The Convention guarantees basic rights and freedoms and recognizes “the inherent dignity of all human beings.” The enjoyment of those rights “shall be secured without discrimination on any ground.” Trafficking, for its part, has been recognized as a humanitarian crisis. Trafficking is the only organized crime expressly prohibited in the EU Charter of Fundamental Rights. The Council of the European Union agreed on a Framework Decision on combating trafficking in 2002, adopting an action plan on best practices, standards, and procedures for tackling the phenomenon in 2005. Further plans have been adopted by the Committee of Ministers of the Council of Europe and the Parliamentary Assembly of the Council of Europe.

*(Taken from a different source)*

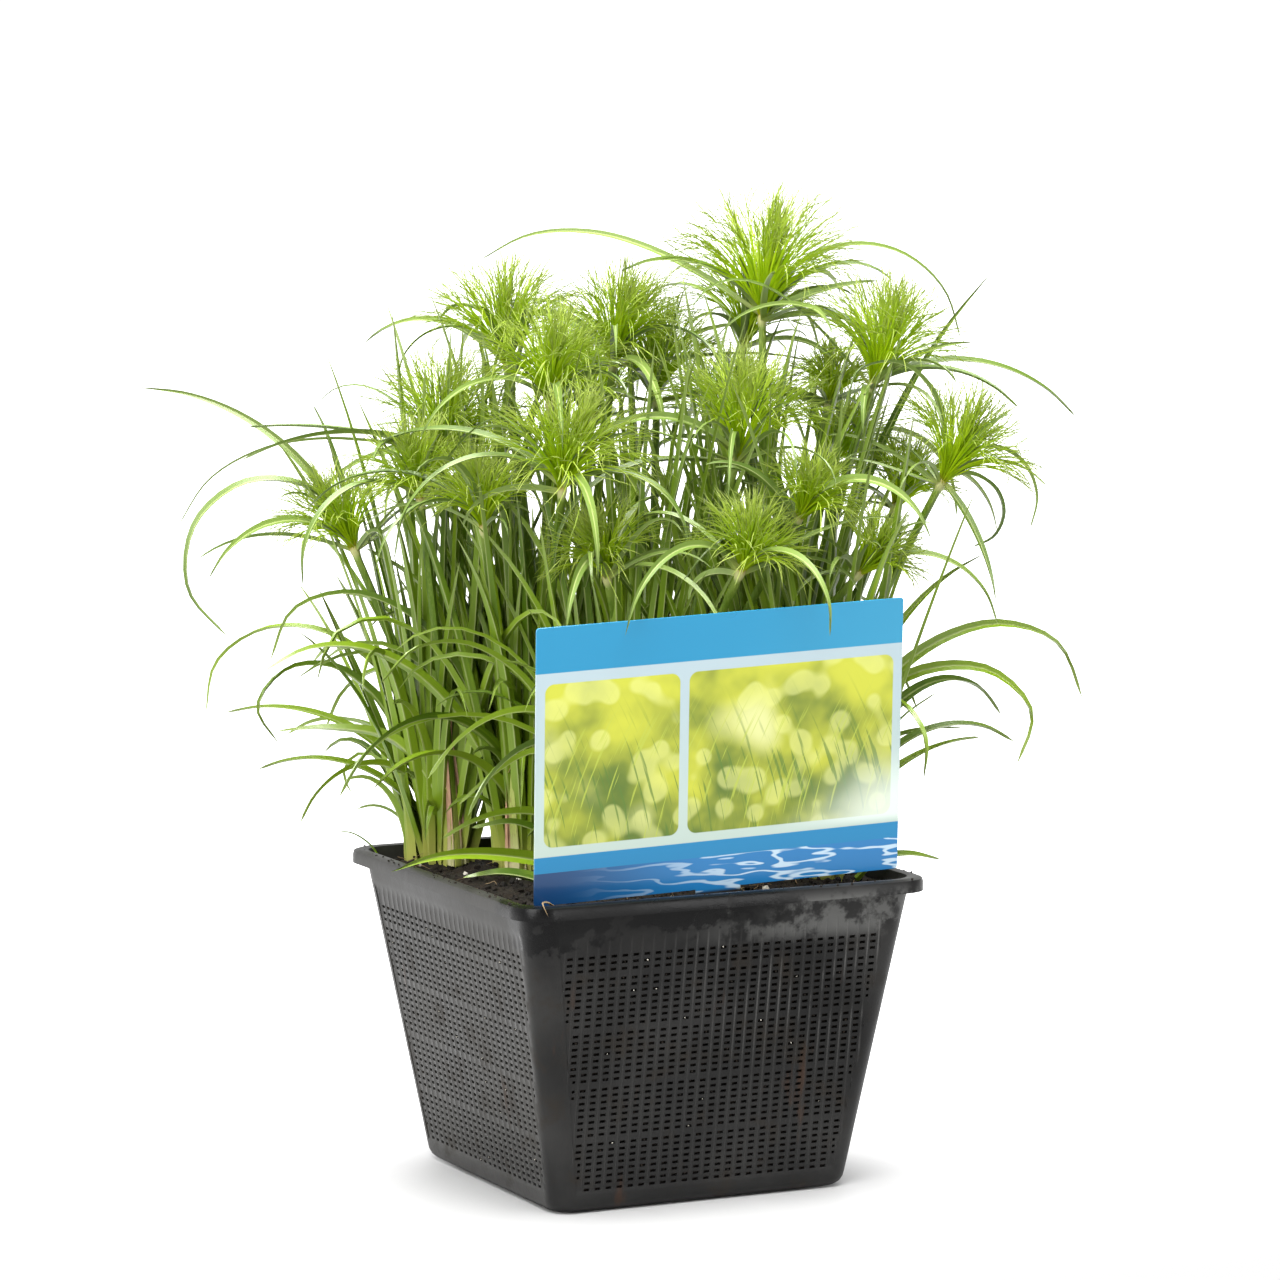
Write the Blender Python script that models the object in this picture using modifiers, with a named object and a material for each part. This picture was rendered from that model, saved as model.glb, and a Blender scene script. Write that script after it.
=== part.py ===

Statistics bear out the fact that trafficking is widespread and well entrenched on European soil. European Commission statistics from 2014 indicate that 30,146 victims were found across the 28 Member States. 80 percent of registered victims are female, and approximately 35 percent arrived from outside the EU. More than 1,000 child victims were trafficked for sexual exploitation. Yet the Court has only heard twelve cases involving allegations of trafficking since 2005, eight of which were ruled inadmissible. The result is a legal regime that could do more to protect the high numbers of trafficked persons arriving in Europe. With regards to its trafficking jurisprudence, the Court has explicitly recognized three main positive obligations on States, all derived from Article 4.

The first is an obligation to put into place an appropriate legislative and administrative framework. It requires that States “penalize and prosecute effectively any act aimed at maintaining a person in a situation of slavery, servitude or forced or compulsory labour,” with additional requirements for effectively preventing trafficking and protecting victims. In Rantsev v. Cyprus and Russia, the Court elaborated on Article 4’s requirements, holding that member States must “put in place adequate measures regulating businesses often used as a cover for human trafficking,” and that immigration rules must “address relevant concerns relating to encouragement, facilitation, or tolerance of trafficking.”

The second requirement involves the positive obligation to take operational measures to protect victims and potential victims of trafficking. The obligation only arises, however, if State authorities were aware, or should have been aware, of “circumstances giving rise to a credible suspicion that an identified individual had been, or was at real and immediate risk of being, trafficked or exploited…”. The obligation is tempered, so that the Court will not impose an “impossible or disproportionate burden on the authorities.”

Thirdly, and lastly, the Court has held that Article 4 involves a procedural obligation to investigate where there is a credible suspicion that an individual’s rights . . . have been violated.” Any investigation must be effective, meaning that it must be independent from those implicated in events, and must be capable of leading to the identification and punishment of those responsible. The investigation must also be prompt and reasonably expeditious, with urgency attached where the possibility of removing the individual from the harmful situation is available.